DATASET EXCERPT:

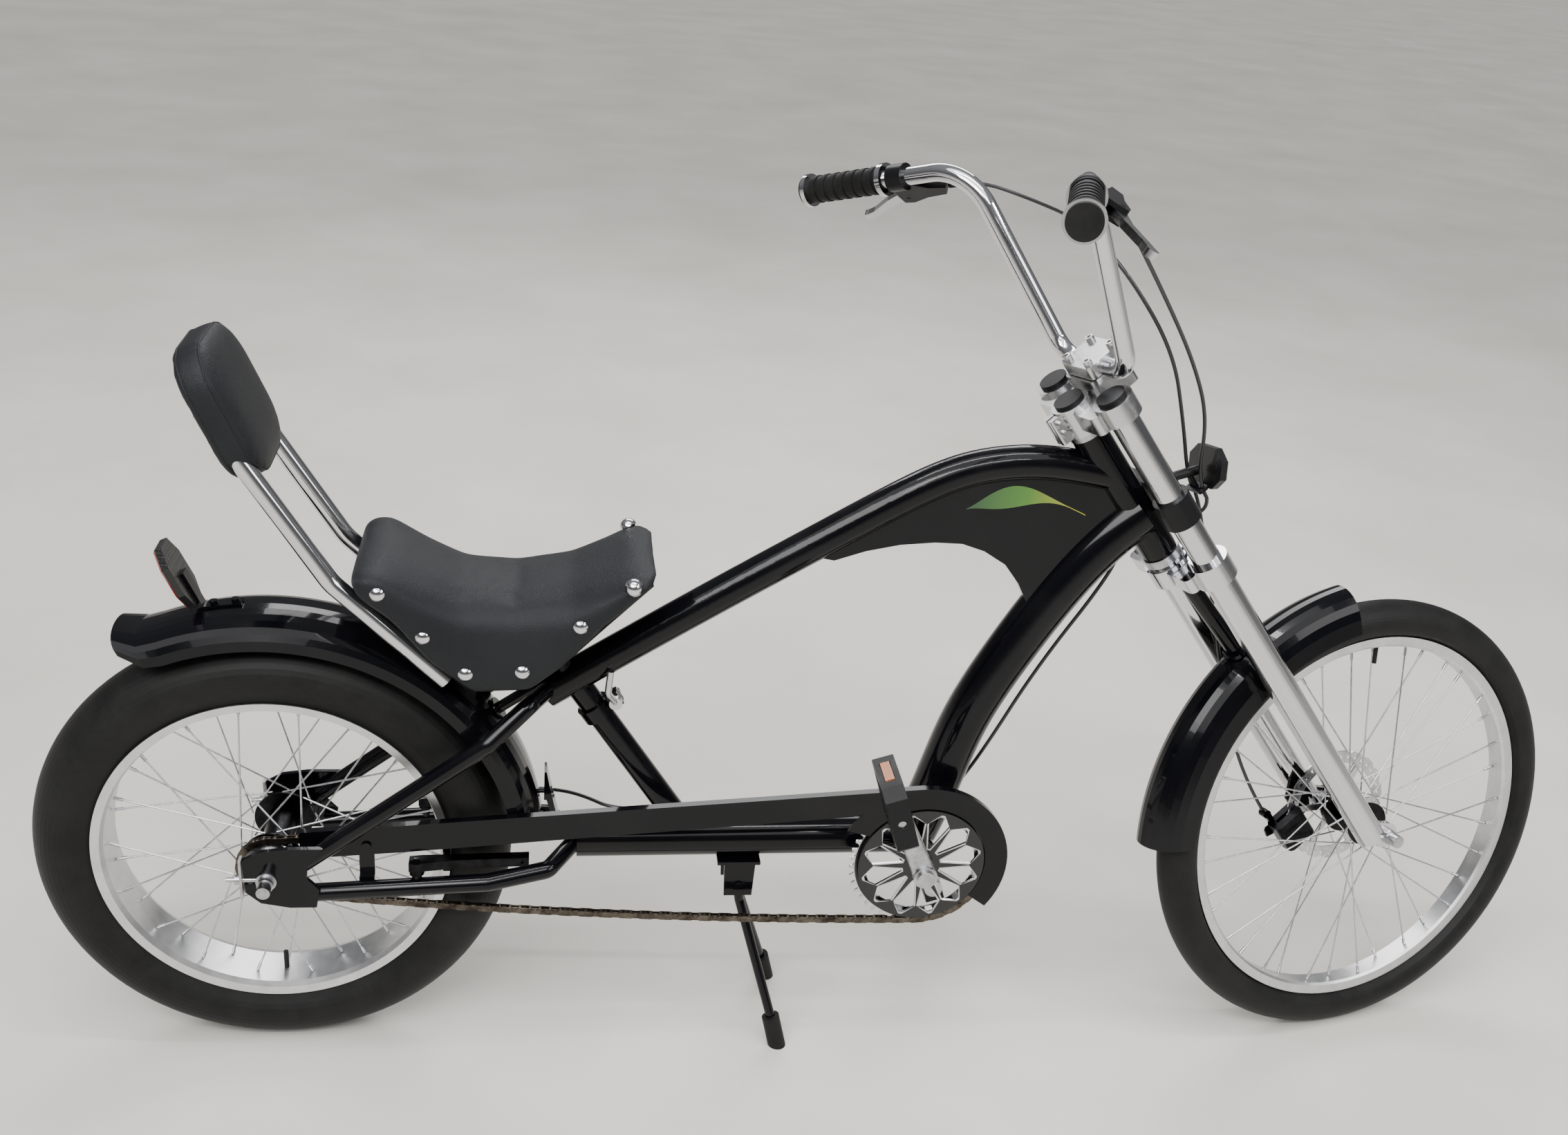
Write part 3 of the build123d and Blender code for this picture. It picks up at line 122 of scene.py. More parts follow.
class Finish:
    """A material: one Principled shader and the nodes that vary it over the surface."""

    def __init__(self, name, colour, roughness, metallic=0.0, coat=0.0, coat_roughness=0.03):
        self.material = bpy.data.materials.new(name)
        self.material.use_nodes = True
        self.material.diffuse_color = (*colour, 1)
        self.tree = self.material.node_tree
        self.shader = self.tree.nodes["Principled BSDF"]
        self.set("Base Color", (*colour, 1))
        self.set("Roughness", roughness)
        self.set("Metallic", metallic)
        self.set("Coat Weight", coat)
        self.set("Coat Roughness", coat_roughness)
        self.place = self.node("TexCoord", output="Object")

    def node(self, kind, settings=None, inputs=None, output=0):
        """Adds a node: its settings first, then the values or links of its sockets."""
        made = self.tree.nodes.new("ShaderNode" + kind)
        for key, setting in (settings or {}).items():
            if key == "stops":
                set_stops(made.color_ramp, setting)
            else:
                setattr(made, key, setting)
        for key, given in (inputs or {}).items():
            if isinstance(given, Value):
                self.tree.links.new(given.socket, made.inputs[key])
            else:
                made.inputs[key].default_value = given
        return Value(self, made.outputs[output])

    def maths(self, operation, *values):
        return self.node("Math", {"operation": operation}, dict(enumerate(values)))

    def set(self, name, given):
        if isinstance(given, Value):
            self.tree.links.new(given.socket, self.shader.inputs[name])
        else:
            self.shader.inputs[name].default_value = given

    def noise(self, scale, detail=3.0, roughness=0.5):
        return self.node("TexNoise", None, {"Vector": self.place, "Scale": scale, "Detail": detail,
                                            "Roughness": roughness})

    def ramp(self, factor, stops):
        return self.node("ValToRGB", {"stops": stops}, {"Fac": factor})

    def between(self, factor, low, high):
        """A number that runs from low to high as factor runs from 0 to 1."""
        return factor * (high - low) + low

    def blend(self, factor, low, high):
        """A colour that is low where factor is 0 and high where it is 1."""
        sides = [side if isinstance(side, Value) else (*side, 1) for side in (low, high)]
        return self.node("Mix", {"data_type": "RGBA"}, {0: factor, 6: sides[0], 7: sides[1]}, output=2)

    def along(self, origin, direction):
        """How far a surface point lies along a direction from an origin, in metres."""
        offset = self.node("VectorMath", {"operation": "SUBTRACT"}, {0: self.place, 1: tuple(origin)})
        return self.node("VectorMath", {"operation": "DOT_PRODUCT"}, {0: offset, 1: tuple(direction)},
                         output="Value")

    def bump(self, height, distance, strength=1.0):
        """Raises the surface by the height, which runs from 0 to 1, times the distance."""
        self.set("Normal", self.node("Bump", None, {"Height": height, "Distance": distance,
                                                    "Strength": strength}))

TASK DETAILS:
Quote exactly the lines running from the start of the listing above through the line where "material: one Principled" is found, and output no other lines.

EXPECTED ANSWER:
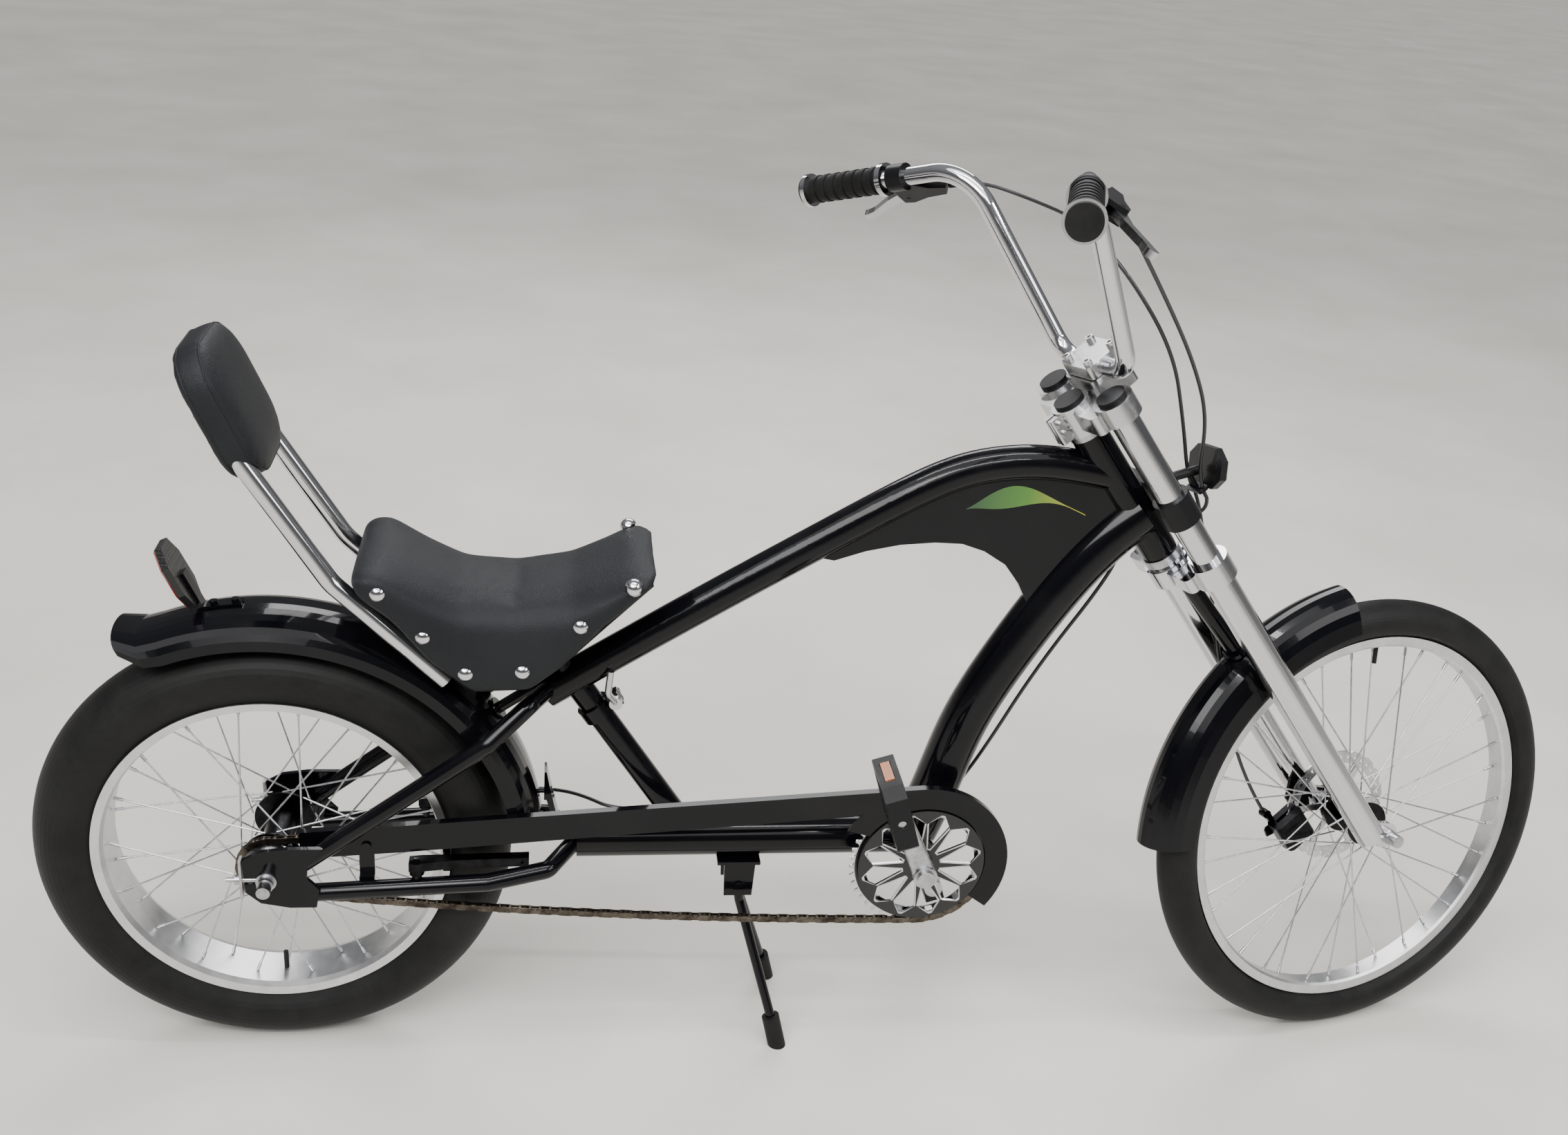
Write part 3 of the build123d and Blender code for this picture. It picks up at line 122 of scene.py. More parts follow.
class Finish:
    """A material: one Principled shader and the nodes that vary it over the surface."""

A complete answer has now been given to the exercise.